Manner of acting. The act of a majority of the Directors present at a meeting at which a quorum is present shall be the act of the Board of Directors, unless the act of a greater number is required by law or by these bylaws.
Vacancies. Any vacancy occurring in the Board of Directors, and any directorship to be filled by reason thereof shall be filled by election by the Board of Directors. A Director elected to fill a vacancy shall be elected for a term until the next annual membership meeting at which time the general membership shall elect a Director to fill the un-expired term.
BYLAW SIX — OFFICERS
Officers. The officers of the Association shall be a president, a vice-president, a Secretary and a treasurer.
MsoNormal style='margin-left:.5in;text-indent:-.25in;mso-list:l5 level1 lfo10; tab-stops:list .5in'>(b) Qualifications and method of election. The officers shall be members of the Board of Directors and the Association, shall be elected by the Board of Directors and shall serve for a term of one year.
President. The President shall preside at all meetings of the Association and of the Board of Directors at which he is present, shall exercise general supervision of the affairs and activities of the Association, and shall serve as a member ex-officio of all standing committees.
Vice-President. The Vice-President shall assume the duties of the President during his absence.
Secretary. The Secretary shall keep the minutes of all of the meetings of the Association and of the Board of Directors, which shall be an accurate and official record of business transacted. The Secretary shall be custodian of all corporate records.
Treasurer. The Treasurer shall receive all Association funds, keep them in a bank approved by the Board of Directors, and payout funds only on notice signed by him and by one other officer. The Treasurer shall be a member ex-officio of the Finance Committee.
Vacancies. A vacancy in any office because of death, resignation, removal, disqualification or otherwise, may be filled by any member of the Board of Directors for the un-expired portion of the term. A vacancy shall be deemed to have occurred when a Director shall have missed three consecutive Director’s meetings without good cause approved by a majority of the other Directors.
BYLAW SEVEN — FEES, DUES AND ASSESSMENTS
Admission without fee. Record ownership of a residential building site or, in the event of re-subdivision, of any of the sites as shown on any unit or units of the property particularly described, without payment of an admission fee, shall establish the owner as a member of this association.
Dues are determined and may be modified by 51% of eligible votes cast by the members as they may require.
Lots with improvements, being a structure that could be utilized for residential purposes, may be assessed an additional annual sum. This annual amount may be established or modified by a majority of the members as they may require. This subparagraph is subject to subparagraph (e) below.
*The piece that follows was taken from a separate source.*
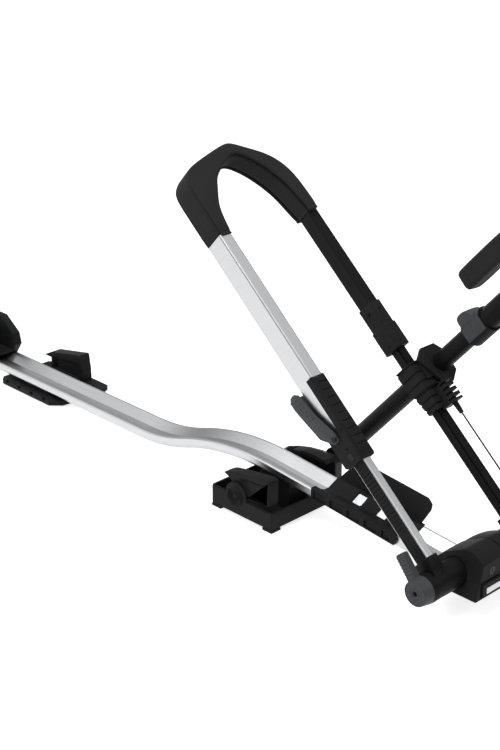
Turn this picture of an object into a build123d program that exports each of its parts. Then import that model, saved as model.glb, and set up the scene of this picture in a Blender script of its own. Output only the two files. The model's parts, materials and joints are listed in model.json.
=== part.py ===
from build123d import *
import math
import os

# Roof mounted bike carrier, in millimetres.
# +X points to the front of the car, +Y to the far side, +Z up.
# The origin lies in the plane of the soles, under the middle of the front foot.

# Fits shared by many pieces
RUN_GAP = 0.3           # between pieces that slide or turn on each other
SIDE_GAP = 0.5          # between the two arms where they pass each other
PIN_GAP = 0.05          # radial play of a pin in its hole
OVERRUN = 5.0           # how far a cutter runs past what it cuts
SKIN = 2.5              # wall of a moulded shell
TUBE_WALL = 2.0         # wall of an aluminium tube

# The two legs of the hook arm stand this far apart, and the arms pass each other beside the far one
LEG_SPACING = 222.0
NEAR_LEG_Y = -LEG_SPACING / 2
FAR_LEG_Y = LEG_SPACING / 2
PASS_REACH = 17.0
PASS_Y = FAR_LEG_Y + PASS_REACH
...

Payment of dues. Dues may be paid monthly or quarterly. Dues are due upon receipt of quarterly statement and delinquent after the last day of the quarter.
Special assessments. Special assessments may be levied on members of this association only by a vote of two-thirds of the majority of all members of the Association affected by such special assessment. The procedure for voting on proposed assessments shall be the same as the procedure provided herein for voting on amendments to these bylaws.
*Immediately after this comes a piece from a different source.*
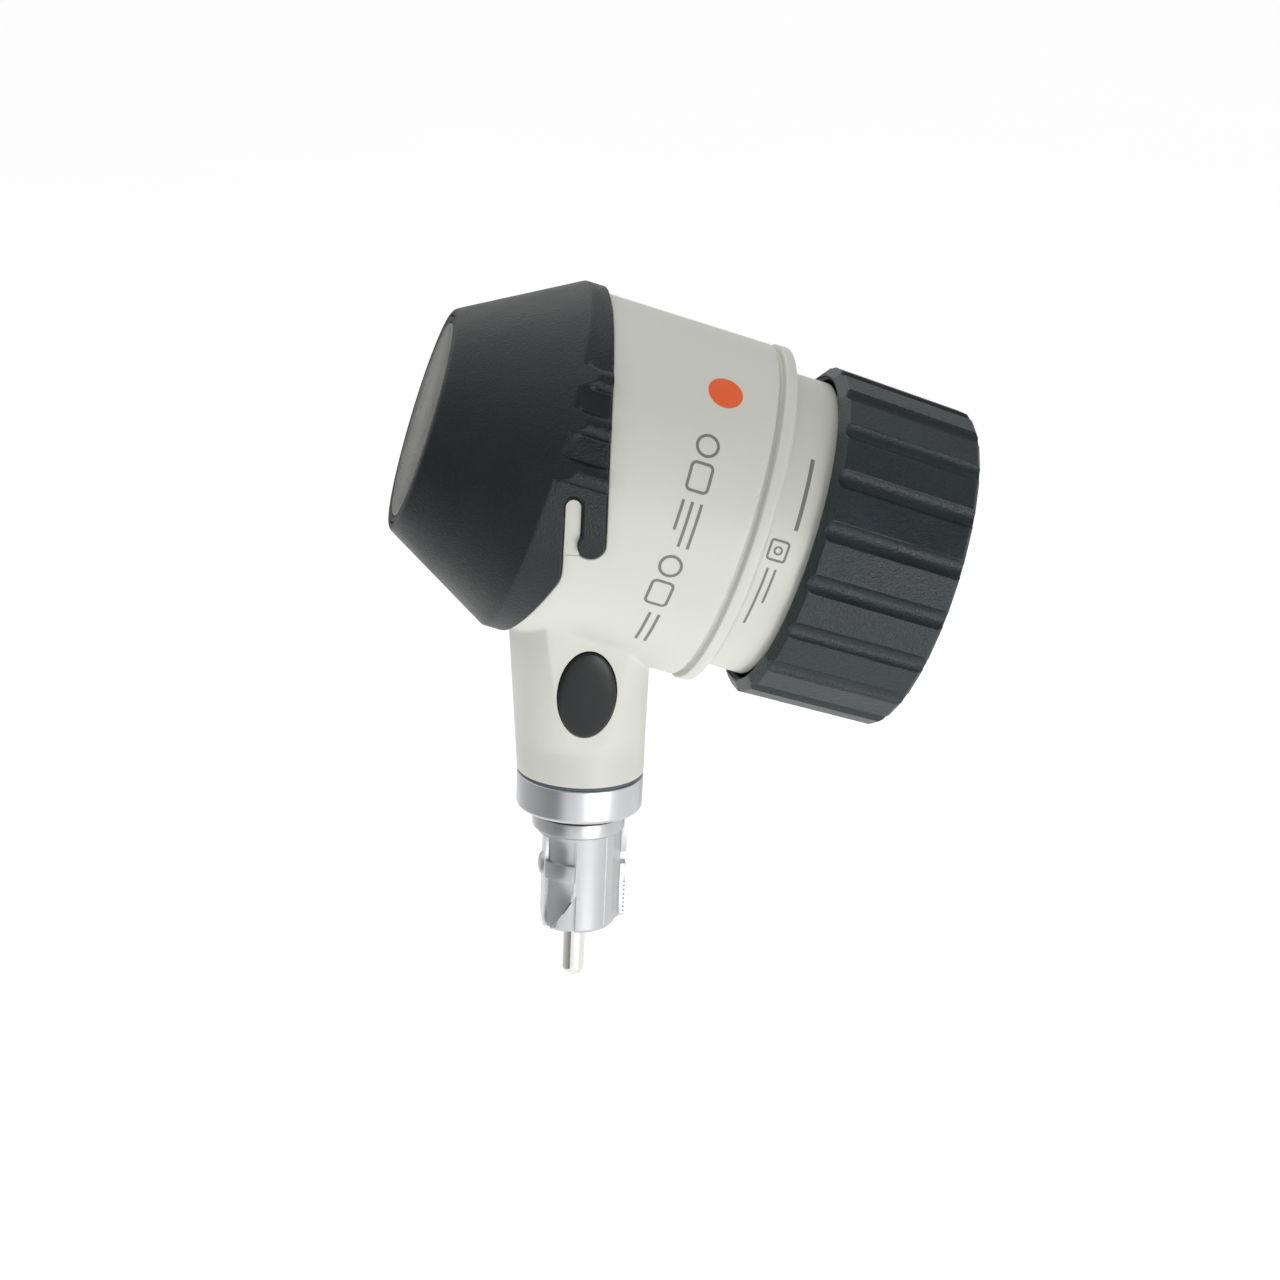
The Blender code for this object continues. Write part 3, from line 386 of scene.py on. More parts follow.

Other land, lot or condominium owners not in presently platted areas who may subscribe to membership in the Association will pay such dues as are negotiated between the Directors and the Subscriber and set forth in such subscription agreement.
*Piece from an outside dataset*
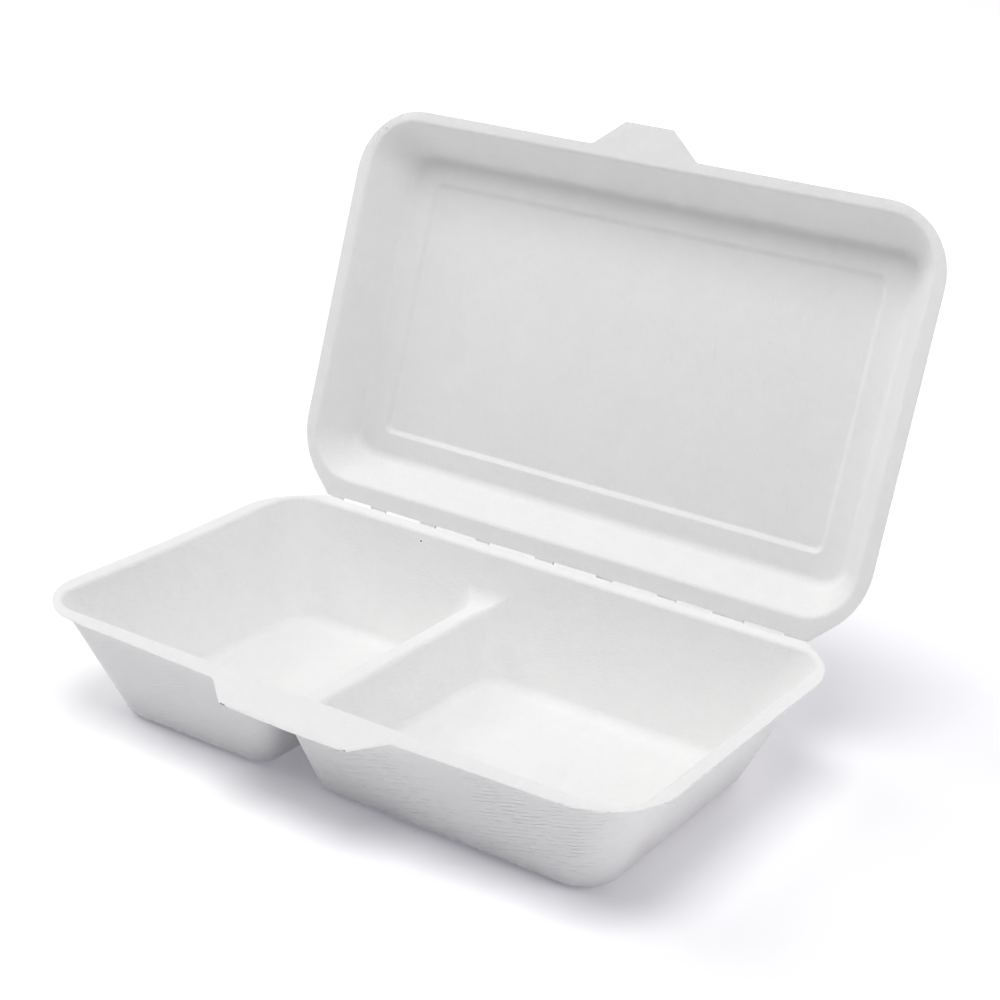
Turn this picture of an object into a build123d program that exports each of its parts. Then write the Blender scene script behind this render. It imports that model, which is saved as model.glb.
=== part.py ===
from build123d import *
import math
import os

# A food container pressed from sugarcane pulp: a tray with two bowls and a lid, joined at a perforated fold.
# All lengths are millimetres and all angles are degrees.
# Each half is drawn face down, as it lies on the press: x runs along the fold, y from the fold to the front
# edge and z is the depth of the pressing. Both halves share the outline of the flat rim.

# The pressed sheet, a little thinner in the lid, which carries no food
tray_sheet = 0.7
lid_sheet = 0.6
rim_width = 237
rim_depth = 150

# The back corners of the rim are cut off towards the fold, which leaves a short neck at each end of it
neck_run = 16.5
fold_length = rim_width - 2 * neck_run
neck_rise = 16
neck_round = 2
back_corner = 30
front_corner = 25.5

# The fold: slots pressed through it leave short bridges, and each half keeps a little clear of the fold line
fold_clear = 0.15
slot_pitch = 24
slot_count = int(fold_length / slot_pitch)
slot_length = 18.5
slot_width = 1.2
opening_angle = 105.5

# The tabs in the middle of the front edges
tray_tab_foot = 69
tray_tab_tip = 49.5
tray_tab_reach = 8.8
lid_tab_foot = 42
lid_tab_tip = 19
lid_tab_reach = 9.6
tab_foot_round = 3
tab_tip_round = 1.4

# The bend from the rim into the walls, on the food side
brink_round = 2

# The tray's walls and floors
tray_height = 42.5
tray_side_rim = 5.4
tray_front_rim = 6.2
tray_fold_rim = 6
tray_draft = 22
tray_corner = 14.5
tray_floor_round = 4.8

# The hollow ridge that parts the two bowls
ridge_offset = 19.7
ridge_drop = 17
ridge_crest = 7
ridge_draft = 15.5
ridge_crest_round = 2.5
ridge_corner = 8

# The lid's walls, its flat ledge and the raised panel inside it
lid_side_rim = 5.1
lid_front_rim = 4.2
lid_fold_rim = 7.6
lid_ledge_depth = 16.5
lid_draft = 32.5
lid_corner = 18.3
lid_ledge_round = 4
panel_border = 9.4
panel_rise = 1.4
panel_draft = 52
panel_corner = 4
panel_round = 1.2

# How far cutting shapes run past what they cut, and how near two heights count as one
overrun = 5
level_play = 0.01

os.makedirs("parts", exist_ok=True)


def inset(depth, draft):
    """How far a wall with this draft comes in over a depth."""
    return depth * math.tan(math.radians(draft))


def across(skin, draft):
    """The level distance between the two faces of a wall of this thickness."""
    return skin / math.cos(math.radians(draft))


def at_depth(edges, depth):
    """Those edges that lie flat at one depth of the pressing."""
    return edges.filter_by_position(Axis.Z, depth - level_play, depth + level_play)


def rim(tab_foot, tab_tip, tab_reach):
    """The flat blank of one half with its tab and its share of each slot in the fold."""
    half_width = rim_width / 2
    with BuildSketch() as blank:
        with BuildLine():
            FilletPolyline(
                (0, fold_clear),
                (fold_length / 2, fold_clear),
                (half_width, neck_rise),
                (half_width, rim_depth),
                (tab_foot / 2, rim_depth),
                (tab_tip / 2, rim_depth + tab_reach),
                (0, rim_depth + tab_reach),
                radius=[neck_round, back_corner, front_corner, tab_foot_round, tab_tip_round],
            )
            mirror(about=Plane.YZ)
        make_face()
        with GridLocations(slot_pitch, 0, slot_count, 1):
            Rectangle(slot_length, slot_width, mode=Mode.SUBTRACT)
    return blank.sketch


def opening(side_rim, front_rim, fold_rim, draft, skin):
    """Where the walls leave the rim, as a middle and a size, grown by the sheet for the outside."""
    depth = rim_depth - front_rim - fold_rim
    grown = 2 * across(skin, draft)
    return fold_rim + depth / 2, (rim_width - 2 * side_rim + grown, depth + grown)


def bowls(skin):
    """The hollow of the tray, grown by the sheet's thickness for its outside."""
    floor = tray_height - tray_sheet + skin
    middle, size = opening(tray_side_rim, tray_front_rim, tray_fold_rim, tray_draft, skin)
    crest = ridge_drop + skin
    foot = floor + overrun
    half_crest = ridge_crest / 2 + inset(skin, ridge_draft) - across(skin, ridge_draft)
    half_foot = half_crest + inset(foot - crest, ridge_draft)
    with BuildPart() as hollow:
        with BuildSketch():
            with Locations((0, middle)):
                Rectangle(*size)
        extrude(amount=floor, taper=tray_draft)
        walls_meet = hollow.edges().filter_by(lambda edge: edge.bounding_box().size.Z > floor / 2)
        fillet(walls_meet, tray_corner + skin)

        # The ridge is cut across both end walls, then blended into them, into its crest and into the floors
        with BuildSketch(Plane.XZ):
            with BuildLine():
                Polyline(
                    (-ridge_offset - half_foot, foot),
                    (-ridge_offset - half_crest, crest),
                    (-ridge_offset + half_crest, crest),
                    (-ridge_offset + half_foot, foot),
                    close=True,
                )
            make_face()
        extrude(amount=-rim_depth, mode=Mode.SUBTRACT)
        across_ridge = hollow.edges(Select.LAST).filter_by(Axis.Y, reverse=True)
        fillet(across_ridge - at_depth(across_ridge, floor), ridge_corner + skin)
        fillet(at_depth(hollow.edges().filter_by(Axis.Y), crest), ridge_crest_round - skin)
        fillet(at_depth(hollow.edges(), floor), tray_floor_round + skin)
    return hollow.part


with BuildPart() as tray:
    add(rim(tray_tab_foot, tray_tab_tip, tray_tab_reach))
    extrude(amount=tray_sheet)
    add(bowls(tray_sheet))
    fillet(at_depth(tray.edges(Select.LAST), tray_sheet), brink_round - tray_sheet)
    add(bowls(0), mode=Mode.SUBTRACT)
    fillet(at_depth(tray.edges(Select.LAST), 0), brink_round)


def lid_hollow(skin):
    """The hollow of the lid, grown by the sheet's thickness for its outside."""
    ledge = lid_ledge_depth + skin
    middle, size = opening(lid_side_rim, lid_front_rim, lid_fold_rim, lid_draft, skin)
    border = inset(lid_ledge_depth, lid_draft) + panel_border
    panel_middle, panel_size = opening(
        lid_side_rim + border, lid_front_rim + border, lid_fold_rim + border, panel_draft, skin
    )
    with BuildPart() as hollow:
        with BuildSketch():
            with Locations((0, middle)):
                RectangleRounded(*size, lid_corner + across(skin, lid_draft))
        extrude(amount=ledge, taper=lid_draft)
        fillet(at_depth(hollow.edges(), ledge), lid_ledge_round + skin)
        with BuildSketch(Plane.XY.offset(lid_ledge_depth)):
            with Locations((0, panel_middle)):
                RectangleRounded(*panel_size, panel_corner + across(skin, panel_draft))
        extrude(amount=panel_rise + skin, taper=panel_draft)
        fillet(at_depth(hollow.edges(Select.LAST), ledge), panel_round - skin)
        fillet(at_depth(hollow.edges(), ledge + panel_rise), panel_round + skin)
    return hollow.part


with BuildPart() as lid:
    add(rim(lid_tab_foot, lid_tab_tip, lid_tab_reach))
    extrude(amount=lid_sheet)
    add(lid_hollow(lid_sheet))
    fillet(at_depth(lid.edges(Select.LAST), lid_sheet), brink_round - lid_sheet)
    add(lid_hollow(0), mode=Mode.SUBTRACT)
    fillet(at_depth(lid.edges(Select.LAST), 0), brink_round)

# The tray stands with its depth down, and the lid is turned up from it about the fold line
lean = math.radians(opening_angle)
lid_out = Vector(0, math.sin(lean), math.cos(lean))
tray.part.move(Plane(origin=(0, 0, -fold_clear), x_dir=(1, 0, 0), z_dir=(0, 0, -1)).location)
lid.part.move(Plane(origin=lid_out * fold_clear, x_dir=(-1, 0, 0), z_dir=lid_out).location)

# The finished part stands on the ground, with the middle of its outline over the origin
both = Compound(children=[tray.part.moved(Location()), lid.part.moved(Location())]).bounding_box()
home = Location((0, -(both.min.Y + both.max.Y) / 2, tray_height + fold_clear))
tray.part.label = "tray"
lid.part.label = "lid"
for piece in (tray.part, lid.part):
    piece.move(home)
    print(piece.label, "volume", piece.volume, "valid", piece.is_valid)
print("fold line at", home.position)
export_step(tray.part, "parts/tray.step")
export_step(lid.part, "parts/lid.step")
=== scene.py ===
import bpy, math
from mathutils import Matrix, Vector, noise


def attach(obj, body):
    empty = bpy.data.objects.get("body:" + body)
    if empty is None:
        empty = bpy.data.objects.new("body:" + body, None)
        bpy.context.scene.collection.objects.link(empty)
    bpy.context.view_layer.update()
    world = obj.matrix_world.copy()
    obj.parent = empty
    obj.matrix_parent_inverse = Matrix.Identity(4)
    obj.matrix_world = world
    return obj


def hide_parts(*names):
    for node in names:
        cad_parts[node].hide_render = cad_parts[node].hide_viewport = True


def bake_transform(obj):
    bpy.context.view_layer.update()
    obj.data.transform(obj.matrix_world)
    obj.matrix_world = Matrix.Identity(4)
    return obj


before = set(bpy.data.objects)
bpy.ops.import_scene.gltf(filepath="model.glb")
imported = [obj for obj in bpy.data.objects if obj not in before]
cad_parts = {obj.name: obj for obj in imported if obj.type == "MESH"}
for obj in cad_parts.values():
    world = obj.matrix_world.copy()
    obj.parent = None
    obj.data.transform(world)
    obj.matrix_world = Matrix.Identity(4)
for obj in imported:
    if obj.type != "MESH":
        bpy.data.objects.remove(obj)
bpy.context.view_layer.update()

# The camera stands in front of the tray and to its right, looking down on it, as in the photograph.
# Its place was worked out from the outlines of both rims.
rim_middle = Vector((0, -0.0219289, 0.0425))
camera_round = math.radians(32.89)
camera_down = math.radians(22.65)
camera_roll = math.radians(3.61)
camera_turn = (
    Matrix.Rotation(camera_round, 4, "Z")
    @ Matrix.Rotation(math.pi / 2 - camera_down, 4, "X")
    @ Matrix.Rotation(camera_roll, 4, "Z")
)
camera_away = Vector((-0.00039, 0.02267, 0.70422))
bpy.ops.object.camera_add()
camera = bpy.context.object
camera.matrix_world = Matrix.Translation(rim_middle + camera_turn @ camera_away) @ camera_turn
camera.data.lens = 75.405
camera.data.shift_x = 0.06557
camera.data.shift_y = 0.06115
bpy.context.scene.camera = camera

# The tray: one sheet of white plant pulp, pressed on a mould into two bowls with a hollow ridge between them.
# Its food side is smooth and its underside keeps the marks of the wire mesh that the pulp was drawn on to.
# In drying its long front flange has sagged a little and its left side has come in a little.
fold_line = Vector((0, 0.0532211, 0.04265))
fold_way = Vector((1, 0, 0))
tray_out = Vector((0, -1, 0))
tray_up = Vector((0, 0, 1))
rim_depth = 0.15
rim_half_width = 0.1185

# The net that the sheet is cut into, with closer rows next to the fold
net_step = 0.005
fold_rows = [0.0012, 0.0024, 0.0036]
weld_play = 0.000002


def sheet_from(node, name, ways):
    """A copy of a pressed half, joined up and cut into a fine net so that it can warp as a sheet."""
    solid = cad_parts[node].data
    bpy.ops.object.select_all(action="DESELECT")
    shell = bpy.data.objects.new(name, solid.copy())
    bpy.context.scene.collection.objects.link(shell)
    shell.select_set(True)
    bpy.context.view_layer.objects.active = shell
    bpy.ops.object.mode_set(mode="EDIT")
    bpy.ops.mesh.select_all(action="SELECT")
    bpy.ops.mesh.remove_doubles(threshold=weld_play)
    for way in ways:
        reaches = [way.dot(corner.co - fold_line) for corner in solid.vertices]
        steps = range(int(min(reaches) / net_step), int(max(reaches) / net_step) + 1)
        for reach in [step * net_step for step in steps] + fold_rows:
            bpy.ops.mesh.select_all(action="SELECT")
            bpy.ops.mesh.bisect(plane_co=fold_line + way * reach, plane_no=way)
    bpy.ops.object.mode_set(mode="OBJECT")
    return shell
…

Default in payment of dues or assessments.
When any member shall be in default in the payment of dues or assessments for a period of thirty (30) days from the date on which such dues or assessments become payable, he shall, for purposes of voting, as a member or Director, not be considered as a member in good standing. Such member shall not be reinstated until he has paid dues and assessments in full, and until such time as such member is reinstated, he shall have no rights of any kind arising out a membership in the Association.
In addition to the foregoing, if any member shall fail to pay his assessments as the same become due, on the failure of payment of the assessments after thirty (30) day’s' written notice of such delinquency given by the Association to such member, the amount of the assessment shall become a lien on such member's unit or lot in the subdivision in favor of the Association, and the Association shall have the right to record a notice of claim of lien, and proceed thereon in accordance with the laws of the State of Oklahoma for the foreclosure and enforcement of liens; or, in the event the Association shall not record a lien, it shall have the right to commence an in personal action against such member for the collection of the assessments in any court of competent jurisdiction.
Assignment of dues. In the event any member whose dues are paid shall, during the year in which such dues are paid, terminate his membership by sale of his lot or unit in Port Duncan, he shall be entitled to assign to the buyer of such building the benefit of the paid-up dues. Any such buyer can acquire the benefit of such paid up dues by becoming a member of the Association on the payment of a fee of $5.00, without the necessity of paying pro-rated dues to the end of the year.
BYLAW EIGHT — FISCAL YEAR
The fiscal year of the Association shall be the calendar year.
BYLAW NINE — AMENDMENTS
Any proposed amendment to these bylaws may be submitted in writing at any meeting of the members of the Association. Such proposed amendments shall be discussed at the meeting of the members following the meeting at which the proposed amendment was submitted, and shall be voted on by the members of the Association at a date that shall not be earlier than the second meeting following the initial submission of the proposed amendment. Such proposed amendment must be signed by three members of the Association, shall be read to the meeting by the Secretary and shall be printed on ballots distributed to all members by mail. A proposed amendment shall become effective when approved by a two-thirds majority of the members entitled to vote.
Dated this ___day of _________, 1980.
PORT DUNCAN OWNER'S ASSOCIATION
Three bylaws were voted on and revised in August, 2011. Revisions were made to:
Bylaw Four (e) Quorum, Bylaw Seven (b) Annual Dues, and Bylaw Seven (c) Fees, Dues, and Assessments.